We turned to our Grieve Leave community to ask you: “How did you approach your professor or teacher about a death or illness in your family? How did they respond?”

Here are some of your stories: 

"When my dad passed away, in my junior year of college, I emailed my professors. I missed 2 weeks of school, and they were all understanding; however, they weren't empathetic. I struggled in all of my classes the rest of the year, and it was definitely a "don't talk about it" situation, even though I didn't want it to be. I did have a professor who was empathetic and extended support to me throughout the rest of my undergrad! I still keep in touch with him :)."

  • Bethany

“I had a classmate who lost his dad unexpectedly and missed an arbitrary deadline (like the draft of a draft of a draft that was due), and the professor made him graduate a semester late because of it."

  • Laura

“I taught first-year writing, largely a freshman class, at a large college. I had a student approach me to tell me that his father passed away suddenly — he needed to miss class to go home for the funeral. My class was required to have an attendance policy; I told him it did not apply to him anymore as long as he communicated with me. Obviously, this applied to the funeral, but I told him that if he just had a bad grief day, he could skip my class. I also gave him pretty much total flexibility on deadlines — I told him, as long as he did the work eventually, that’s fine.

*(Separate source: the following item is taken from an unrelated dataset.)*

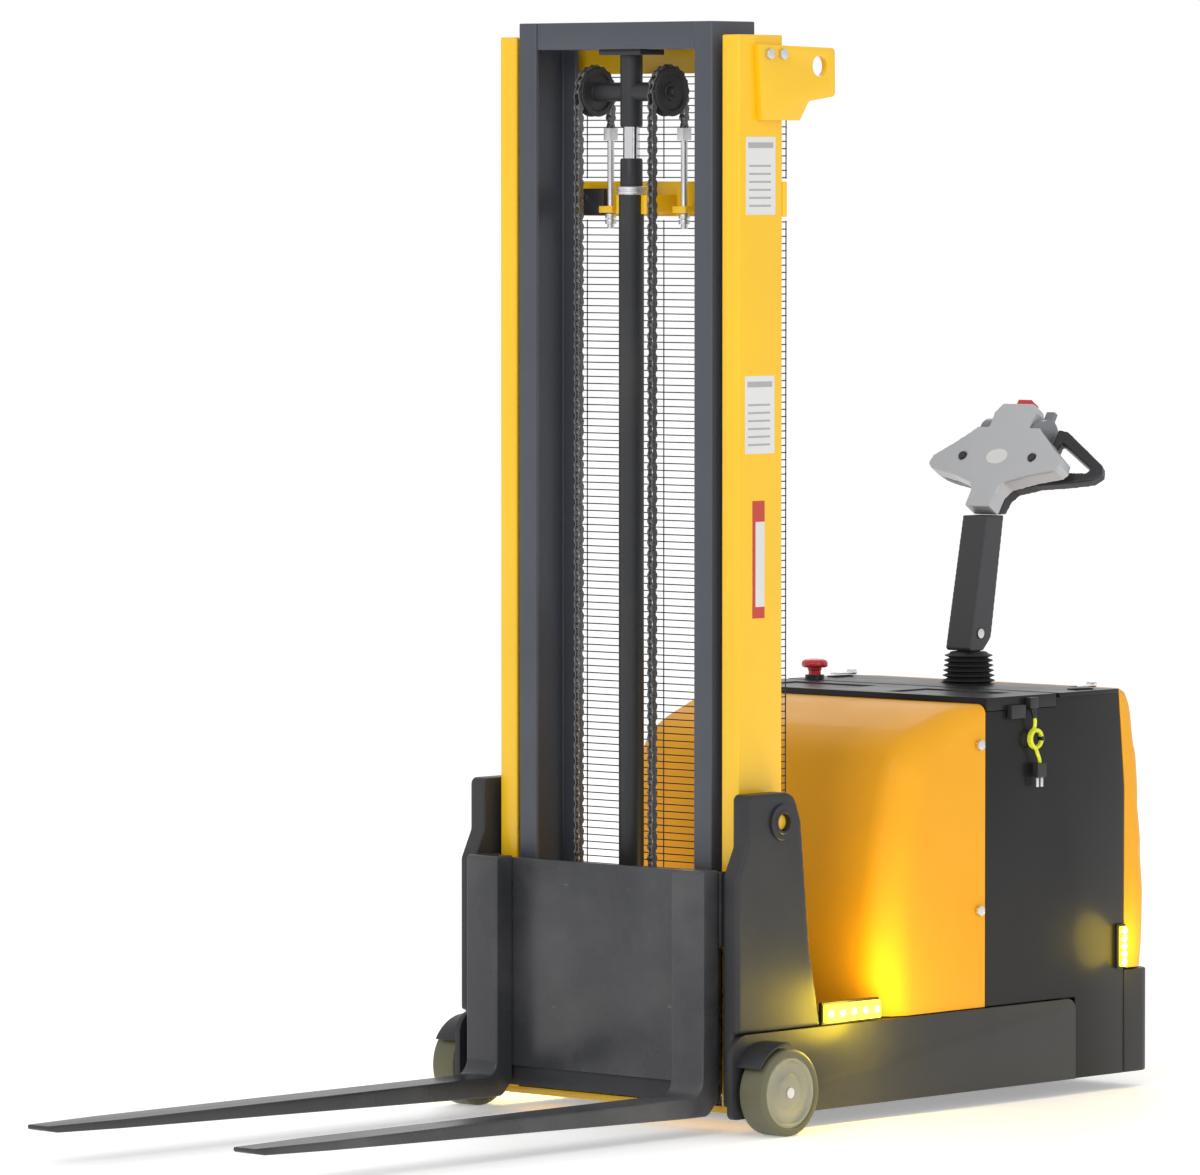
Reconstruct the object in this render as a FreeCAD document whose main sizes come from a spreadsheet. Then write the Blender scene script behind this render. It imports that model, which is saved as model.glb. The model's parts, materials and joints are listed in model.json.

It’s a college course. That was his DAD. I’ll never forget the look on his face when I told him that his loss was so much bigger than my class — so many of his other professors were not sympathetic."

  • Anonymous

“As a teacher, whenever a student comes to me about a grief they are experiencing, I do my best to empathize. I tell students to take their time and let me know how I can support them. I also write a quick card (which I encourage all teachers to have on hand) letting them know that it's okay to feel and grieve however works best for them. It's another way I show that I'm human and I see their humanness, too."

  • Maddie 

In writing and researching this blog post, I began to feel hope about the goodness in professors and how others have seen kindness and grace in the classroom. At the same time, I can recognize how much more work we need to do around how grief exists in an academic setting. It was an honor to finish off my internship by writing about two things I am passionate about: academics and grief. I hope to take the community’s stories with me as I continue to grieve.